Summa Teologica - III |
II-II, q. 152, a. 3, ad 3; In 4 Sent., d. 14, q. 2, a. 2
Pare che mediante la penitenza le virtù non vengano restituite.
1. Le virtù perdute non possono essere restituite se non perché la penitenza è capace di causarle.
Ma la penitenza, essendo una virtù, non può essere la causa di tutte le virtù: soprattutto se pensiamo che alcune sono per natura superiori alla penitenza, come si è visto [ q. 85, a. 6 ].
Quindi esse non vengono restituite dalla penitenza.
2. La penitenza consiste in certi atti del penitente.
Ora, le virtù soprannaturali non vengono causate dai nostri atti: infatti S. Agostino [ De lib. arb. 2,19.51 ] afferma che le virtù « Dio le causa in noi senza di noi ».
Pare quindi che le virtù non vengano restituite dalla penitenza.
3. Chi possiede una virtù opera senza obiezioni e con piacere: per cui il Filosofo [ Ethic. 1,8 ] afferma che « non è giusto colui che non gode del suo atto di giustizia ».
Ora, molti penitenti sentono obiezioni nel compiere gli atti virtuosi.
Quindi dalla penitenza non vengono restituite le virtù.

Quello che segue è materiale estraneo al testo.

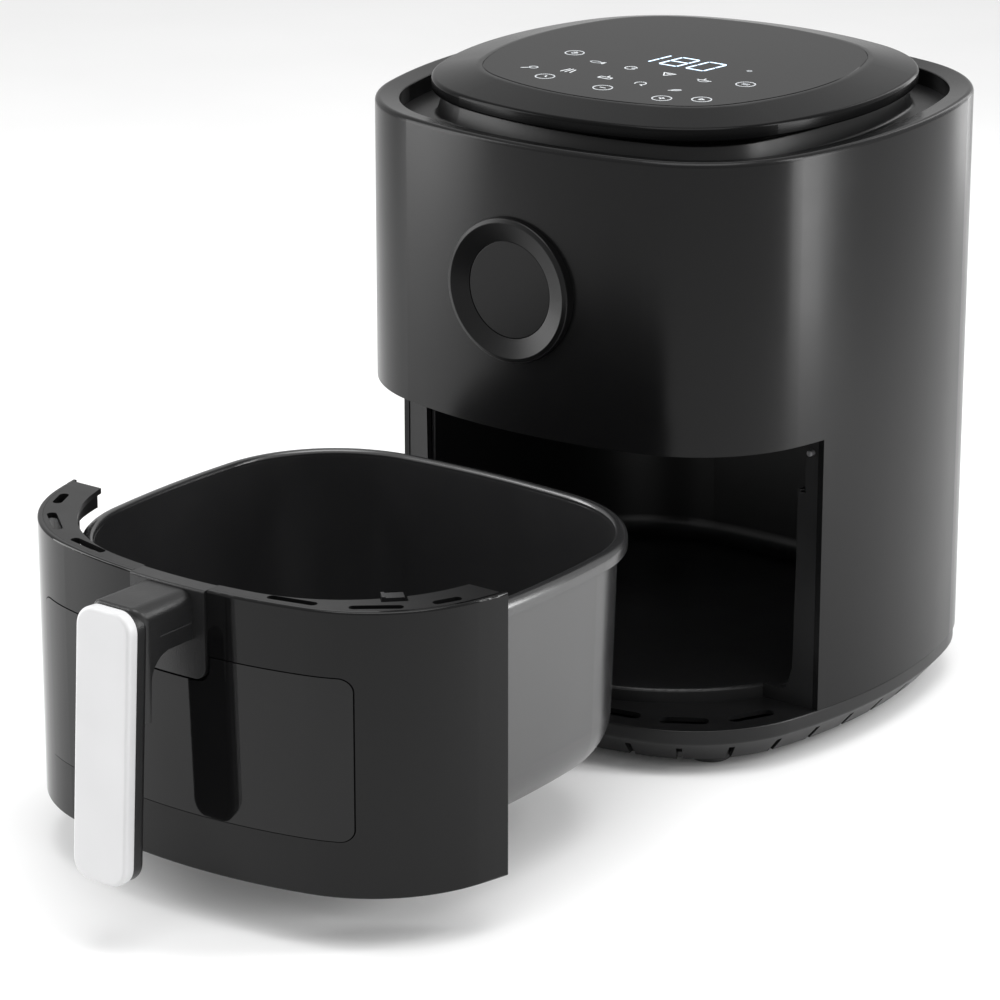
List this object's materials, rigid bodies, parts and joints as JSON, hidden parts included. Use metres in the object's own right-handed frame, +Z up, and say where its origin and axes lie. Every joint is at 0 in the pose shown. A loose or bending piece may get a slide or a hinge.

Nella parabola evangelica [ Lc 15,22 ] il padre comanda che il figlio pentito sia rivestito « con il vestito più bello », che secondo S. Ambrogio [ In Lc 7 ] è « la veste della sapienza », la quale è accompagnata da tutte le virtù, secondo le parole della Scrittura [ Sap 8,7 ]: « Essa insegna la temperanza e la prudenza, la giustizia e la fortezza, delle quali nulla è più utile agli uomini nella vita ».
Quindi dalla penitenza vengono restituite tutte le virtù.
Come si è visto sopra [ q. 86, aa. 1,6 ], con la penitenza vengono rimessi i peccati.
Ma la remissione dei peccati non può aversi senza l'infusione della grazia.
Quindi mediante la penitenza viene infusa nell'uomo la grazia.
Ma dalla grazia derivano tutte le virtù infuse, come dall'essenza dell'anima promanano tutte le potenze, secondo le spiegazioni date nella Seconda Parte [ I-II, q. 110, a. 4 ].
Si deve perciò concludere che con la penitenza vengono restituite tutte le virtù.
1. La penitenza, come si è già notato [ nel corpo ], restituisce le virtù in quanto è causa della grazia.
Ma essa è causa della grazia in quanto sacramento: poiché in quanto virtù la penitenza è più effetto che causa della grazia.
Perciò non segue che la penitenza in quanto virtù sia causa di tutte le altre virtù, ma che essa viene causata dal sacramento insieme con gli abiti delle altre virtù.
2. Nel sacramento della penitenza gli atti umani costituiscono la materia, ma il principio formale di questo sacramento sta nel potere delle chiavi.
Quindi il potere delle chiavi è la causa efficiente della grazia e delle virtù, anche se in maniera strumentale.
Invece il primo atto del penitente, cioè la contrizione, costituisce come l'ultima disposizione al conseguimento della grazia, mentre gli atti successivi derivano già dalla grazia e dalle virtù.
3. Come si è già detto [ q. 86, a. 5 ], talora dopo il primo atto della penitenza, che è la contrizione, rimangono [ nell'anima ] certe scorie dei peccati, cioè delle disposizioni causate dagli atti peccaminosi precedenti, in seguito alle quali nascono per il penitente certe obiezioni nel compiere gli atti virtuosi; ma per quanto dipende dall'inclinazione della carità e delle altre virtù, il penitente compie gli atti virtuosi con piacere e senza obiezioni.
Si tratta cioè di una obiezioni accidentale, simile a quella di una persona virtuosa che nel compiere un atto di virtù venisse disturbata dal sonno o da un'altra indisposizione corporale.